We have to have a true and accurate sense of the rhythms of the fight and what winning is going to require us to do. We have to be ready for the fighting life. We have to be able to get knocked around without letting it knock us out. We have to be in touch with ourselves and the fight we’re in.
Vivere Militare Est.
Memento Mori (Remember Death)
A person who wraps up each day as if it were the end of their life, who meditates on their mortality in the evening, Seneca believed, has a super power when they wake up.
“When a man has said, ‘I have lived!’” Seneca wrote, then “every morning he arises is a bonus.”
Think back: to that one time you were playing with house money, if not literally then metaphorically. Or when your vacation got extended. Or that appointment you were dreading canceled at the last moment.
Do you remember how you felt? Probably, in a word—better. You feel lighter. Nicer. You appreciate everything. You are present. All the trivial concerns and short term anxieties go away—because for a second, you realize how little they matter.
Well, that’s how one ought to live. Go to bed, having lived a full day, appreciating that you may not get the privilege of waking up tomorrow. And if you do wake up, it will be impossible not to see every second of the next twenty-four hours as a bonus. As a vacation extended. An appointment with death put off one more day. As playing with house money.

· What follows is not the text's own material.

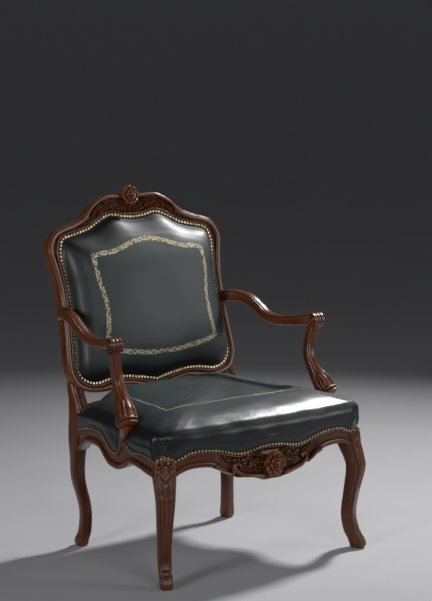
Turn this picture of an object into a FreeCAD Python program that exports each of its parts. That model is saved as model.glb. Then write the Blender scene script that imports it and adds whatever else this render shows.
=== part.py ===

”You could leave life right now,” Marcus Aurelius wrote, “let that determine what you do and say and think.”
Is there better advice than this? If so, it has yet to be written. Keep it close.
Memento Mori.
—
The power of an epigram or one of these expressions is that they say a lot with a little. They help guide us through the complexity of life with their unswerving directness. Each person must, as the retired USMC general and former Secretary of Defense Jim Mattis, has said, “Know what you will stand for and, more important, what you won’t stand for.” “State your flat-ass rules and stick to them. They shouldn’t come as a surprise to anyone.”
Least of all to you.
So borrow these eleven, or dig into history or religion or philosophy to find some more.
And then turn those words…into works.